The Majesty of Bryce Canyon
As I said, Bryce is like no other place. There is a surreal sense of majesty, of magic, something bigger than all of us. One cannot help but feel inspired in some fashion. It is a place where you could go back to the exact same spot one hour later and see something completely different, depending on how the light hits it. It’s difficult to even begin to comprehend the process of evolution that brought about such a glorious place on earth. Should you ever have the opportunity to visit Bryce, do not hesitate to do so, I promise you’ll love it!
Absolutely majestic! Each time I see (or read) about Bryce, I can’t believe I haven’t been. Stunning.
Marcia recently posted…Everald Brown Dove Harp – Jamaica
Bryce (and Zion) is well-worth any opportunity to visit. Photos don’t do it justice, you have to see it to believe it! Thanks so much for reading, Marcia!

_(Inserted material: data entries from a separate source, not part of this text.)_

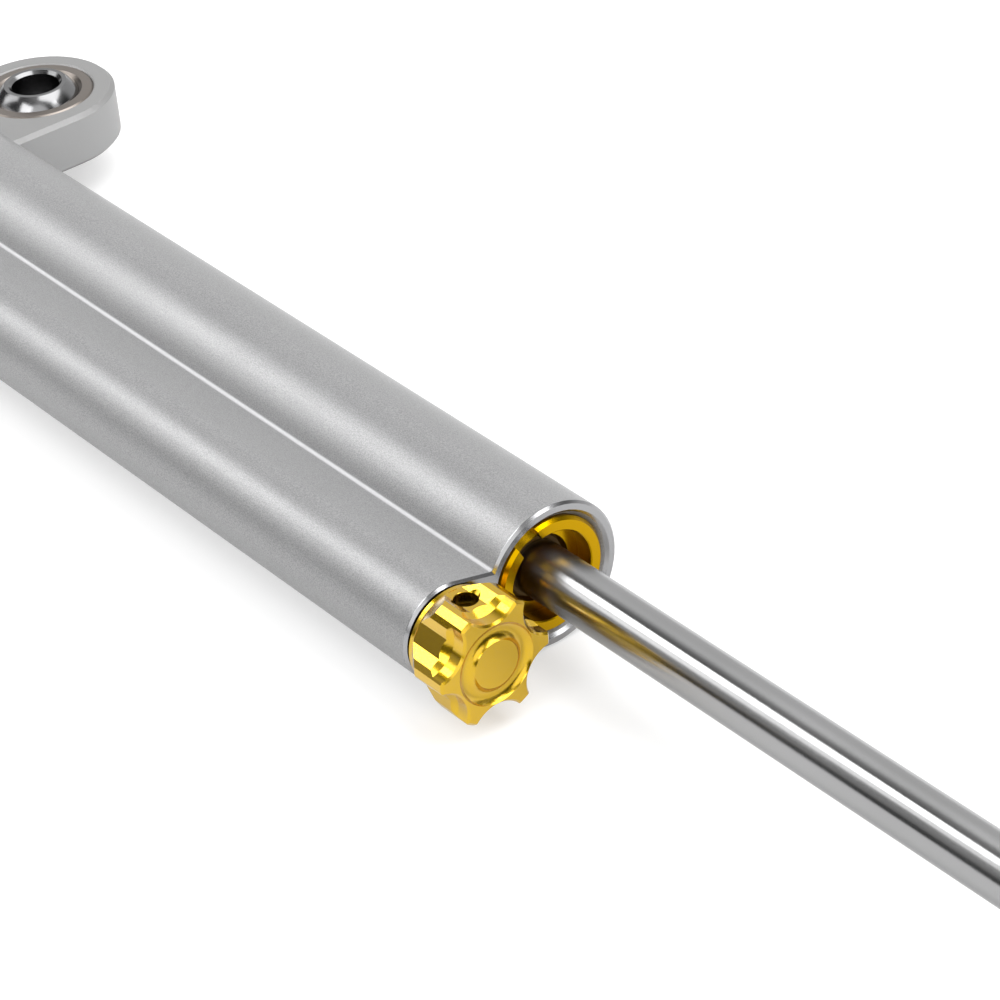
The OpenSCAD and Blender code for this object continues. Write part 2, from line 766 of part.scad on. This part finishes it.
module fill_screw() {
    color([0.2, 0.2, 0.2]) from_rear(near_y) translate([0, 0, 0.8]) difference() {
        bevelled(fill_r, 5.5, 0.3);
        translate([0, 0, -over]) cylinder(r = 1 / cos(30), h = 2 + over, $fn = 6);
    }
}

body();
front_gland_nut();
rear_gland_nut();
front_seal_head();
rear_seal_head();
rod_wipers();
rod_seals();
guide_bushes();
seal_head_orings();
rod();
piston();
piston_band();
piston_rings();
jam_nut();
rod_end();
rod_end_race();
rod_end_ball();
eye_race();
eye_ball();
knob();
knob_set_screw();
adjuster_housing();
adjuster_spindle();
needle();
housing_oring();
spindle_oring();
click_ball();
click_spring();
compensator_piston();
compensator_ring();
compensator_spring();
rear_plug();
plug_oring();
fill_screw();
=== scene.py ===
"""Looks of the motorcycle steering damper. Metres, in the part's own frame."""
import json
import math

import bmesh
import bpy
from mathutils import Matrix, Vector


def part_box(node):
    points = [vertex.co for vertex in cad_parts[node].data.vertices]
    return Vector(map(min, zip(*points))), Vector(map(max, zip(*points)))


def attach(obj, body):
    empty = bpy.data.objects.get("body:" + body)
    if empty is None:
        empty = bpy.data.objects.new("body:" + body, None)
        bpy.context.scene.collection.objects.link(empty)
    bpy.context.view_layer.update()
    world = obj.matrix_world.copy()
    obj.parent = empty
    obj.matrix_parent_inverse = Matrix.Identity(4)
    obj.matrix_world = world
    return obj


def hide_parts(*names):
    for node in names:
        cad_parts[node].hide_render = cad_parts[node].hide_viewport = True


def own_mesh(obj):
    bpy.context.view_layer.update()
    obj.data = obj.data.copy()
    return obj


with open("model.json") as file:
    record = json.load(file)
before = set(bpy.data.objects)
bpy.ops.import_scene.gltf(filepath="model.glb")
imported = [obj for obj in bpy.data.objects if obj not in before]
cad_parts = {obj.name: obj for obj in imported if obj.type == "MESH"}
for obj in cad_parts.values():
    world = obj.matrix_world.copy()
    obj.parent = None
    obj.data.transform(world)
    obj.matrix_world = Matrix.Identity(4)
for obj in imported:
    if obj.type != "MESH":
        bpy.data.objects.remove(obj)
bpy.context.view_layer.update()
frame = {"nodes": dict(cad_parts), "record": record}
nodes = frame["nodes"]
SLOTS = {part["node"]: part["material_slot"] for part in frame["record"]["subparts"]}

# Camera at the photograph's viewpoint
CAMERA_AT = (0.485493, -0.259039, 0.281231)
CAMERA_RIGHT = (0.619901, 0.780736, -0.078571)
CAMERA_UP = (-0.397918, 0.399079, 0.826074)
CAMERA_BACK = (0.676302, -0.480819, 0.558058)
LENS_MM = 131.727
SENSOR_MM = 36.0
CLIP_NEAR = 0.01
CLIP_FAR = 20

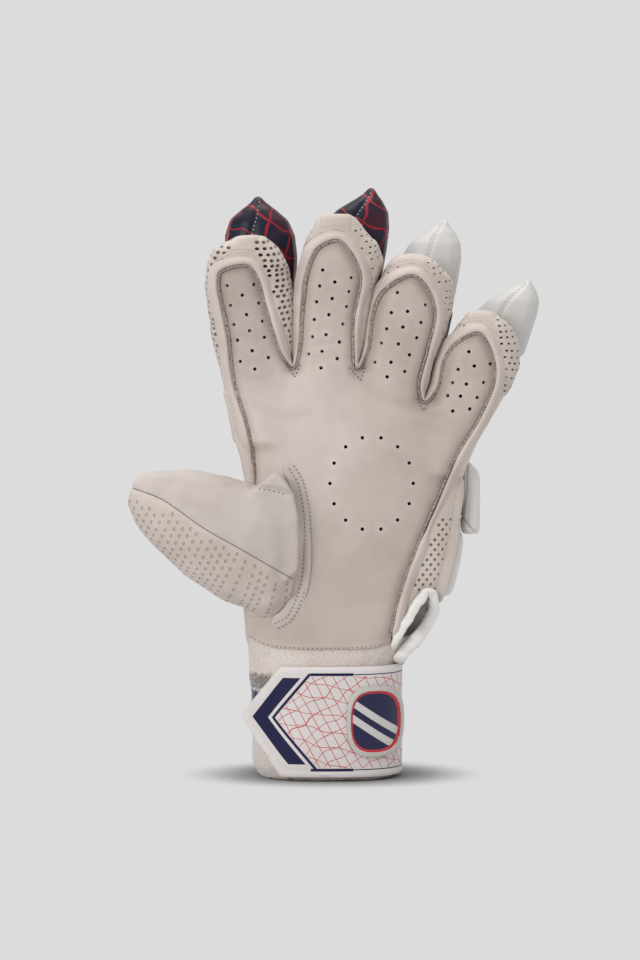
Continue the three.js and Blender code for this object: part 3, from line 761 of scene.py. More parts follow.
# %% Palm leather
def palm_relief(x, z):
    """How far the leather lies behind the height map, in millimetres."""
    away = distance_to(outline, x, z)
    relief = 0.5 + 1.9 * np.exp(-((away - 1.5) / 3.0) ** 2)
    top = np.clip((z - 200) / 40, 0, 1)
    relief = relief + 0.9 * top * np.exp(-((away - 2) / 4.5) ** 2)
    for line, width, depth in creases:
        relief = relief + 1.5 * depth * np.exp(-((distance_to(smooth_line(line, 6), x, z) / width) ** 2))
    waves = [noise.noise(Vector((px / 17, pz / 26, 3.1))) + 0.5 * noise.noise(Vector((px / 7, pz / 11, 8.4)))
             for px, pz in zip(x, z)]
    return relief - 0.35 * np.array(waves)


def make_palm():
    ways = side_ways(palm_edge)
    ways[np.hypot(*(palm_edge - np.roll(palm_edge, 1, axis=0)).T) > 3.0] = 0.0
    shrink = palm_edge + ways * 0.9
    holes = [hole for group in vents.values() for hole in group]
    flat, faces = punched_net(shrink, holes, VENT_RADIUS, 1.9)
    x, z = flat[:, 0], flat[:, 1]
    fx, fz = (x + SHIFT[0]) * MM, z * MM
    points = np.stack([fx, front(fx, fz) + palm_relief(x, z) * MM, fz], axis=1)
    faces, area = turned_to_camera(flat, faces)
    sheet = mesh_from("palm_leather", points, faces)
    thick = modified(sheet, "SOLIDIFY", thickness=1.3 * MM, offset=-1.0, use_even_offset=False)
    piece = show("palm_leather_panel", thick, palm_finish, "palm_leather", ["palm_leather"], 60.0)


make_palm()

# %% [markdown]
# ## The raised lip and its raw edge
# The palm leather and the finger gussets are sewn together and turned out, which leaves a rounded lip that
# stands up towards the viewer, with the rough cut edge of the leather just inside it. A small section swept
# along the outline gives both, and its height follows the height map.

# %% Swept sections
def swept(name, line, section, depth_of, scale=None, room=None):
    """A closed section swept along a line in X and Z. The section has steps outward and towards the viewer.
    scale makes it smaller in places, and room is the most that it may reach outward."""
    outward = -side_ways(line)
    base = depth_of(line)
    points, size = [], len(section)
    for i, (x, z) in enumerate(line):
        taper = min(1.0, 0.25 + min(i, len(line) - 1 - i) / 4) * (1.0 if scale is None else scale[i])
        reach = 1.0 if room is None else min(1.0, room[i] / max(out for out, up in section))
        for out, up in section:
            step = out * taper * (reach if out > 0 else 1.0)
            fx, fz = x + outward[i, 0] * step + SHIFT[0], z + outward[i, 1] * step
            points.append((fx * MM, base[i] - up * taper * MM, fz * MM))
    return outside_out(mesh_from(name, points, tube_faces(0, size, len(line))))


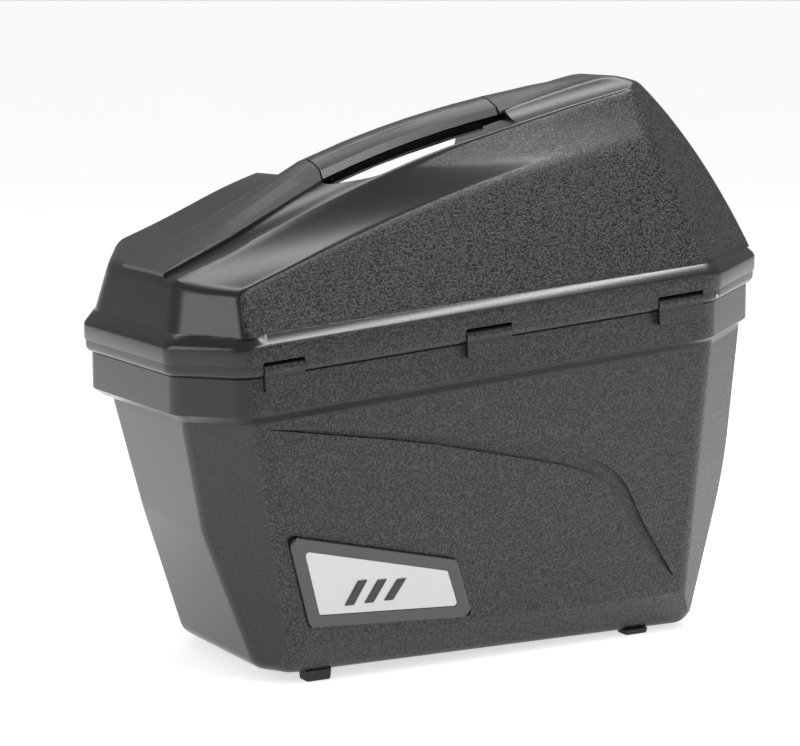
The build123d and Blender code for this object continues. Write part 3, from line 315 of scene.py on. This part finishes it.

Your photos of the hoodoos are magical. Looks like it was worth braving the cold with all the natural splendor around. I found the story about why the trees are growing on top of the hoodoos very fascinating. Thanks for sharing.
Marisol@TravelingSolemates recently posted…Jerash: The Rome of Jordan
The hoodoos were crazy interesting and many of them have names. There was one cluster that resembled a family with mom, dad, and kids! Bryce is well-worth any opportunity to visit. Thank you for finding us and thanks for reading, Marisol!
Great photos 🙂
Muza-chan recently posted…A Japanese Song per Day: Mr.Children – Hanabi
You said it! “Bryce is like no other place!” There was snow when I visited there, too. What a gorgeous place on Earth. I’d like to go back and do more hiking. We just went a short distance, but it was amazing.
Cathy Sweeney recently posted…Cruising the Mediterranean: History Amidst the Bustle of Italy
We’d like to go back as well. We spent the majority of our visit to the area in Zion and just took 1 day to visit Bryce. We didn’t hike because it was winter and again, we just had the one day. Thanks so much for reading!
I love the light at that time and it looks like you are there in the colder season when the light is also good with blue clear skies, making the landscape even more spectacular. Bryce is definitely one of my favorite national parks to visit and I hope to go back again some day.
noel recently posted…Place of Refuge, Travel Photo Mondays #5
We absolutely loved Zion and Bryce – we were there in November 2012 and it was c-o-l-d at Bryce but with winter gear we were comfortable and we were incredibly fortunate in that the one day we were there, the sky was crystal clear and the sun was shining. It all made for a beautiful experience.
First thing I do when I open “One Road at a Time” is study your photos.
Before reading a word I new why Abi was standing alone!
Ha! Ha! He makes me a nervous wreck because he’ll stand somewhere for a photo and I have to really steady myself to get the shot!
‘Inspiration Point’ – what an apt name! Bryce looks amazing and it sounds like you definitely made a good decision visiting outside of peak season. The snow looks so strange; like it shouldn’t be there!
Yes, the desert, forest and the snow are quite the contrast, stunning just the same though! And in the summer the weather is HOT, so we were happy to have such a brisk beautiful day!